Is it really worth it? Because if he truly loved you he would not be asking for “some time and space” or even seeing someone else while you are carrying HIS child. This is truly disrespectful even if he claims they’re just friends. He had all the time in the world to do that and he only decides he’s not happy when you’re already pregnant? I know it hurts a lot and I’m so sorry you are in this situation but as mentioned above I believe you should focus on yourself and your baby and let him do whatever he wants. At the end of the day we can’t force anyone to do right by us and if you end up meeting someone hopefully it’ll be bc you’ve moved on and not to make him “jealous” or make him change is mind

His* mind

You’re just wasting your time tbh. Your fiancé doesn’t want to commit to you and has another girl. He doesn’t need time and space he just wants an excuse and doesn’t want to be a father. He’s not worth it and he’s not a man. He’s a little boy.

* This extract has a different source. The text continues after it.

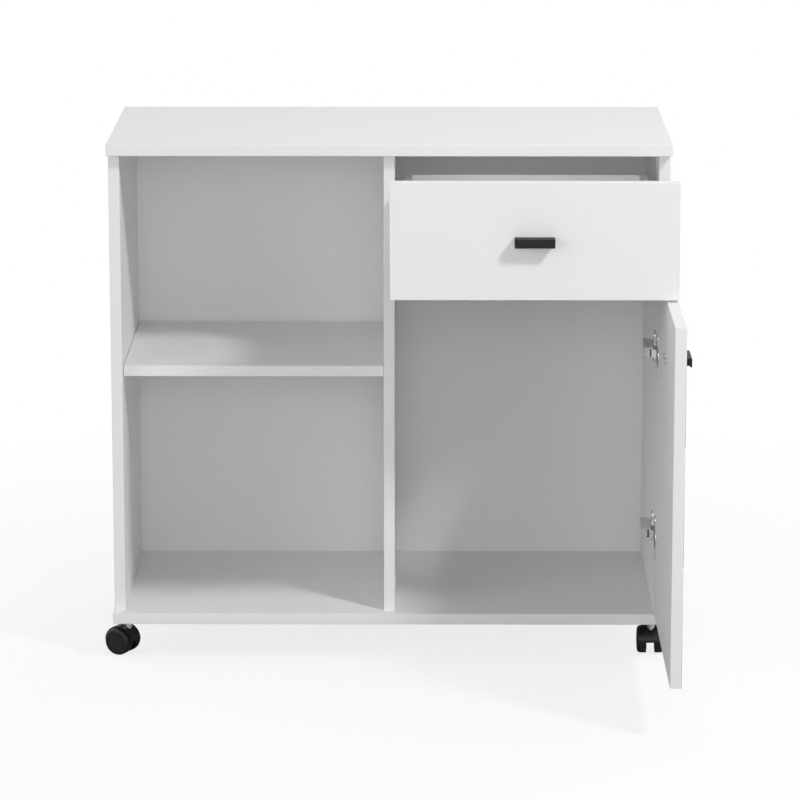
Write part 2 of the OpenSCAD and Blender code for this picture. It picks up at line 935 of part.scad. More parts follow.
module hinge_cup_screws() {
    door_at_rest() color(STEEL) for (z = hinge_z) {
        for (s = [-1, 1]) {
            translate([cup_x - cup_screw_back, cup_flange_t - front_gap, z + s * cup_screw_pitch / 2])
                rotate([-90, 0, 0]) screw(cup_screw_r, cup_screw_l + cup_flange_t, cup_head_r, cup_head_t);
        }
    }
}

// The cranked link from the arm pin to the cup pin, which bends round the rim of the cup
module hinge_link() {
    inner = link_t / 2 - link_crank;
    outer = -link_t / 2 - link_crank;
    cheek = link_eye_r * 0.7;
    linear_extrude(height = link_w, center = true) difference() {
        union() {
            circle(r = link_eye_r);
            translate([link_l, 0]) circle(r = link_eye_r);
            polygon([
                [-cheek, -cheek],
                [link_shoulder[0], outer],
                [link_l - link_shoulder[1], outer],
                [link_l + cheek, -cheek],
                [link_l - cheek, cheek],
                [link_l - link_shoulder[2], inner],
                [link_shoulder[1], inner],
                [cheek, cheek],
            ]);
        }
        circle(r = hinge_pin_r + running);
        translate([link_l, 0]) circle(r = hinge_pin_r + running);
    }
}

module hinge_links() {
    placed() color(STEEL) for (z = hinge_z) {
        translate([arm_pin_x, arm_pin_y, z]) rotate([0, 0, link_angle]) hinge_link();
    }
}

// A channel that clips over the mounting plate and carries the arm pin in its nose
module hinge_arm() {
    back = -hinge_arm_h;
    pin = arm_pin_x - side_in;
    tip = arm_pin_y - nose_reach;
    difference() {
        union() {
            // The top of the channel, which slopes down over the nose
            linear_extrude(height = hinge_arm_w, center = true) polygon([
                [back, tip + nose_slope],
                [back + nose_slope, tip],
                [back + nose_slope + arm_sheet, tip],
                [back + arm_sheet, tip + nose_slope],
                [back + arm_sheet, hinge_arm_l],
                [back, hinge_arm_l],
            ]);
            for (s = [-1, 1]) {
                translate([0, 0, s * (hinge_arm_w - arm_sheet) / 2])
                    linear_extrude(height = arm_sheet, center = true) polygon([
                        [back, tip + nose_slope],
                        [back + nose_slope, tip],
                        [pin + nose_reach, tip],
                        [pin + nose_reach, arm_pin_y + nose_reach],
                        [-arm_heel, arm_heel_y],
                        [-arm_heel, hinge_arm_l],
                        [back, hinge_arm_l],
                    ]);
            }
        }
        rod_z(-hinge_arm_w, hinge_arm_w, pin, arm_pin_y, hinge_pin_r + fit / 2);
        // Slot for the depth screw, and the hole for the side screw in front of it
        box([back - eps, depth_screw_y - depth_slot_half, -depth_slot_r],
            [back + arm_sheet + eps, depth_screw_y + depth_slot_half, depth_slot_r]);
        for (end = [-1, 1]) {
            rod_x(back - eps, back + arm_sheet + eps, depth_screw_y + end * depth_slot_half, 0, depth_slot_r);
        }
        rod_x(back - eps, back + arm_sheet + eps, height_hole_y, 0, height_hole_r);
    }
}

// The part of the channel in front of the side's edge, which enters the cup as the door shuts
module nose_space() {
    box([-hinge_arm_h - eps, arm_pin_y - nose_reach - eps, -hinge_arm_w], [eps, nose_l, hinge_arm_w]);
}

module hinge_noses() {
    placed() color(STEEL) for (z = hinge_z) {
        translate([side_in, 0, z]) intersection() {
            hinge_arm();
            nose_space();
        }
    }
}

module hinge_arms() {
    placed() color(STEEL) for (z = hinge_z) {
        translate([side_in, 0, z]) difference() {
            hinge_arm();
            nose_space();
        }
    }
}

module hinge_arm_pins() {
    placed() color(STEEL) for (z = hinge_z) {
        rod_z(z - hinge_arm_w / 2, z + hinge_arm_w / 2, arm_pin_x, arm_pin_y, hinge_pin_r);
    }
}

// Cross-shaped mounting plate with the block that the arm clips over
module hinge_plate() {
    block_w = hinge_arm_w - 2 * arm_sheet - 2 * fit;
    block_top = -hinge_arm_h + arm_sheet + fit;
    difference() {
        union() {
            box([-plate_t, plate_y[0], -block_w / 2], [0, plate_y[1], block_w / 2]);
            box([-plate_t, plate_wing_y - plate_wing_r, -plate_screw_pitch / 2],
                [0, plate_wing_y + plate_wing_r, plate_screw_pitch / 2]);
            for (s = [-1, 1]) {
                rod_x(-plate_t, 0, plate_wing_y, s * plate_screw_pitch / 2, plate_wing_r);
            }
            box([block_top, plate_y[0] + plate_step, -block_w / 2], [-plate_t, plate_y[1], block_w / 2]);
        }
        for (s = [-1, 1]) {
            rod_x(-plate_t - eps, eps, plate_wing_y, s * plate_screw_pitch / 2, system_screw_r + fit);
        }
    }
    // The depth screw stands out of the block, through the arm's slot
    translate([block_top - arm_sheet - fit, depth_screw_y, 0]) rotate([0, -90, 0])
        screw(depth_screw_r, arm_sheet + fit + eps, depth_head_r, depth_head_t);
}

module hinge_plates() {
    placed() color(STEEL) for (z = hinge_z) {
        translate([side_in, 0, z]) hinge_plate();
    }
}

// ---- casters: swivel axis at the origin of each, wheels trailing towards the back at turn 0 ----

// Place of the swivel axis and the angle at which the caster stands
CASTERS = [
    [-stem_x, stem_front, front_left_turn],
    [stem_x, stem_front, 0],
    [-stem_x, stem_rear, 0],
    [stem_x, stem_rear, 0],
];

module plate_screw_places() {
    for (sx = [-1, 1]) {
        for (sy = [-1, 1]) {
            translate([sx * plate_screw_at, sy * plate_screw_at, 0]) children();
        }
    }
}

module plate_screw_holes(c) {
    translate([c[0], c[1], 0]) plate_screw_places()
        rod_z(z_under - eps, z_under + caster_screw_l + eps, 0, 0, caster_screw_r + fit);
}

// Plates with a collar, pressed on the casters' stems
module caster_plates() {
    placed() color(STEEL) for (c = CASTERS) {
        translate([c[0], c[1], z_under]) difference() {
            union() {
                box([-plate_size / 2, -plate_size / 2, -caster_plate_t], [plate_size / 2, plate_size / 2, 0]);
                rod_z(-caster_plate_t - collar_t, -caster_plate_t, 0, 0, collar_r);
            }
            translate([0, 0, -z_under]) plate_screw_places()
                rod_z(z_under - caster_plate_t - eps, z_under + eps, 0, 0, caster_screw_r + fit);
            rod_z(-caster_plate_t - collar_t - eps, eps, 0, 0, neck_r + fit / 2);
        }
    }
}

// Each stem is a neck under its plate and a kingpin that the hood turns on
module caster_stems() {
    placed() color(STEEL) for (c = CASTERS) {
        rod_z(neck_z, z_under, c[0], c[1], neck_r);
        rod_z(kingpin_z, neck_z, c[0], c[1], kingpin_r);
    }
}

module caster_screws() {
    placed() color(STEEL) for (c = CASTERS) {
        translate([c[0], c[1], z_under - caster_plate_t]) plate_screw_places() mirror([0, 0, 1])
            screw(caster_screw_r, caster_screw_l + caster_plate_t, caster_head_r, caster_head_t);
    }
}

// Moves a child drawn about the axle, at turn 0, to its place
module caster_at_rest(c) {
    placed() translate([c[0], c[1], wheel_r]) rotate([0, 0, c[2]]) translate([0, caster_trail, 0]) children();
}

// Half of a drum over the wheels, open below, with a web between them that holds the axle
module hood_shape() {
    difference() {
        union() {
            intersection() {
                rod_x(-hood_w / 2, hood_w / 2, 0, 0, hood_r);
                box([-hood_w, -hood_r - eps, 0], [hood_w, hood_r + eps, hood_r + eps]);
            }
            rod_x(-web_w / 2, web_w / 2, 0, 0, hub_r);
        }
        for (s = [0, 1]) {
            mirror([s, 0, 0]) rod_x(web_w / 2, hood_w / 2 + eps, 0, 0, hood_r - hood_wall);
        }
        rod_x(-web_w, web_w, 0, 0, caster_axle_r + fit / 2);
        rod_z(kingpin_z - wheel_r - play, hood_r, 0, -caster_trail, kingpin_r + running);
        rod_z(neck_z - wheel_r - play, hood_r + eps, 0, -caster_trail, neck_r + 2 * play);
    }
}

module caster_hood(c) {
    caster_at_rest(c) color(BLACK) hood_shape();
}

module caster_axle(c) {
    axle_half = wheel_gap / 2 + bore_depth - play;
    caster_at_rest(c) color(STEEL) rod_x(-axle_half, axle_half, 0, 0, caster_axle_r);
}

// Wheel drawn from its inner face: rim, hub with a blind bore and a rounded outer cap
module wheel_shape() {
    rotate([0, 90, 0]) rotate_extrude() difference() {
        union() {
            square([wheel_r - wheel_round, wheel_w]);
            square([wheel_r, wheel_w - wheel_round]);
            intersection() {
                translate([wheel_r - wheel_round, wheel_w - wheel_round]) circle(r = wheel_round);
                square([wheel_r, wheel_w]);
            }
        }
        translate([-eps, -eps]) square([caster_axle_r + running + eps, bore_depth + eps]);
        translate([hub_r, -eps]) square([wheel_r - wheel_rim_t - hub_r, wheel_w - wheel_disc_t + eps]);
        translate([cap_ring_r, wheel_w - cap_ring_t]) square([cap_ring_w, cap_ring_t + eps]);
    }
}

module caster_wheel(c, way) {
    caster_at_rest(c) color(BLACK) mirror([way > 0 ? 0 : 1, 0, 0])
        translate([wheel_gap / 2, 0, 0]) wheel_shape();
}

module front_left_caster_hood() { caster_hood(CASTERS[0]); }
module front_left_caster_axle() { caster_axle(CASTERS[0]); }
module front_left_wheel_a() { caster_wheel(CASTERS[0], -1); }
module front_left_wheel_b() { caster_wheel(CASTERS[0], 1); }
module front_right_caster_hood() { caster_hood(CASTERS[1]); }
module front_right_caster_axle() { caster_axle(CASTERS[1]); }
module front_right_wheel_a() { caster_wheel(CASTERS[1], -1); }
module front_right_wheel_b() { caster_wheel(CASTERS[1], 1); }
module rear_left_caster_hood() { caster_hood(CASTERS[2]); }
module rear_left_caster_axle() { caster_axle(CASTERS[2]); }
module rear_left_wheel_a() { caster_wheel(CASTERS[2], -1); }
module rear_left_wheel_b() { caster_wheel(CASTERS[2], 1); }
module rear_right_caster_hood() { caster_hood(CASTERS[3]); }
module rear_right_caster_axle() { caster_axle(CASTERS[3]); }
module rear_right_wheel_a() { caster_wheel(CASTERS[3], -1); }
module rear_right_wheel_b() { caster_wheel(CASTERS[3], 1); }

top_panel();
bottom_panel();
left_side();
right_side();
partition();
back_panel();
middle_shelf();
shelf_pins();
cam_locks();
cam_bolts();
dowels();
system_screws();
runner_channel_left();
runner_channel_right();
hinge_plates();
hinge_noses();
hinge_arms();
hinge_arm_pins();
caster_plates();
caster_stems();
caster_screws();
drawer_front();
drawer_left_side();
drawer_right_side();
drawer_back();
drawer_bottom();
runner_rail_left();
runner_rail_right();
drawer_handle();
drawer_handle_screws();
drawer_dowels();
rail_screws();
channel_roller_left();
channel_roller_right();
rail_roller_left();
rail_roller_right();
door_panel();
door_handle();
door_handle_screws();
hinge_cups();
hinge_cup_pins();
hinge_cup_screws();
hinge_links();
front_left_caster_hood();
front_left_caster_axle();
front_left_wheel_a();
front_left_wheel_b();
front_right_caster_hood();
front_right_caster_axle();
front_right_wheel_a();
front_right_wheel_b();
rear_left_caster_hood();
rear_left_caster_axle();
rear_left_wheel_a();
rear_left_wheel_b();
rear_right_caster_hood();
rear_right_caster_axle();
rear_right_wheel_a();
rear_right_wheel_b();
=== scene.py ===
import json
import math

import bmesh
import bpy
from mathutils import Matrix, Vector

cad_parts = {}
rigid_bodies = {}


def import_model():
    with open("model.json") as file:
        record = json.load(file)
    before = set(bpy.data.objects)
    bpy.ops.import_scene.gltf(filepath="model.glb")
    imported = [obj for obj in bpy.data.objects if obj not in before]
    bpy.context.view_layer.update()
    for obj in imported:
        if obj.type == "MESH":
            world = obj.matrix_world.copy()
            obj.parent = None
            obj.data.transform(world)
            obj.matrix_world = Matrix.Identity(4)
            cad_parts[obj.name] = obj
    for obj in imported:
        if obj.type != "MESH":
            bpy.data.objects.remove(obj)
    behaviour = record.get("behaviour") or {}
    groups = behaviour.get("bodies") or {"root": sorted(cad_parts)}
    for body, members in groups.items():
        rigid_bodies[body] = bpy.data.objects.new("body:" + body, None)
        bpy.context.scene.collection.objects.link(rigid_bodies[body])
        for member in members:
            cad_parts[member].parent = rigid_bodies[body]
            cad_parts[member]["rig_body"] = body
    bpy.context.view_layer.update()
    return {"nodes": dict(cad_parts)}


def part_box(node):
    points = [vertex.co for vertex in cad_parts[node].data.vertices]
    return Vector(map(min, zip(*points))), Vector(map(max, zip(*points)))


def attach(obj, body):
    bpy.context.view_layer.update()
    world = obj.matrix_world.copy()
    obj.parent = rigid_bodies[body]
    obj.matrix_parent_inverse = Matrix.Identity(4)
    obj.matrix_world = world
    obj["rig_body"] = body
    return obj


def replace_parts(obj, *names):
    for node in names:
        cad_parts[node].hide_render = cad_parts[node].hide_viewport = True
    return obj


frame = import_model()


# ---- places that the pieces share ----

left_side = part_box("left_side")
right_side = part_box("right_side")
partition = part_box("partition")
bottom_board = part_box("bottom_panel")
top_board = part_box("top_panel")
side_front = left_side[0].y
floor_top = bottom_board[1].z
ceiling = top_board[0].z


# ---- node groups ----


def start_group(name, inputs, outputs):
    """An empty shader group with its named sockets."""
    group = bpy.data.node_groups.new(name, "ShaderNodeTree")
    for label, kind, value in inputs:
        socket = group.interface.new_socket(label, in_out="INPUT", socket_type=kind)
        if value is not None:
            socket.default_value = value
    for label, kind in outputs:
        group.interface.new_socket(label, in_out="OUTPUT", socket_type=kind)
    return group, group.nodes.new("NodeGroupInput"), group.nodes.new("NodeGroupOutput")


def noise(nodes, links, place, scale, detail=2.0, roughness=0.5):
    """A noise texture that reads a place; scale is a number or a socket."""
    texture = nodes.new("ShaderNodeTexNoise")
    texture.inputs["Detail"].default_value = detail
    texture.inputs["Roughness"].default_value = roughness
    if isinstance(scale, (int, float)):
        texture.inputs["Scale"].default_value = scale
    else:
        links.new(scale, texture.inputs["Scale"])
    links.new(place, texture.inputs["Vector"])
    return texture.outputs["Fac"]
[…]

You can date when pregnant but if you’re dating just to prove a point you’re wasting someone else’s time. And you probably will get hurt too and feel more resentment. Usually men who date pregnant women just have a fetish for it or if they do date you often they just don’t want a future with you. Unless they are really genuine. But when I was pregnant the guy that liked me was just attracted to me and didn’t want anything long term. Because they don’t want to help your child or be with a single mom.

Time and space while preggo ummmm no sir

I’d be breaking off the engagement and starting a new life with my baby and I. What he is doing is not okay at all.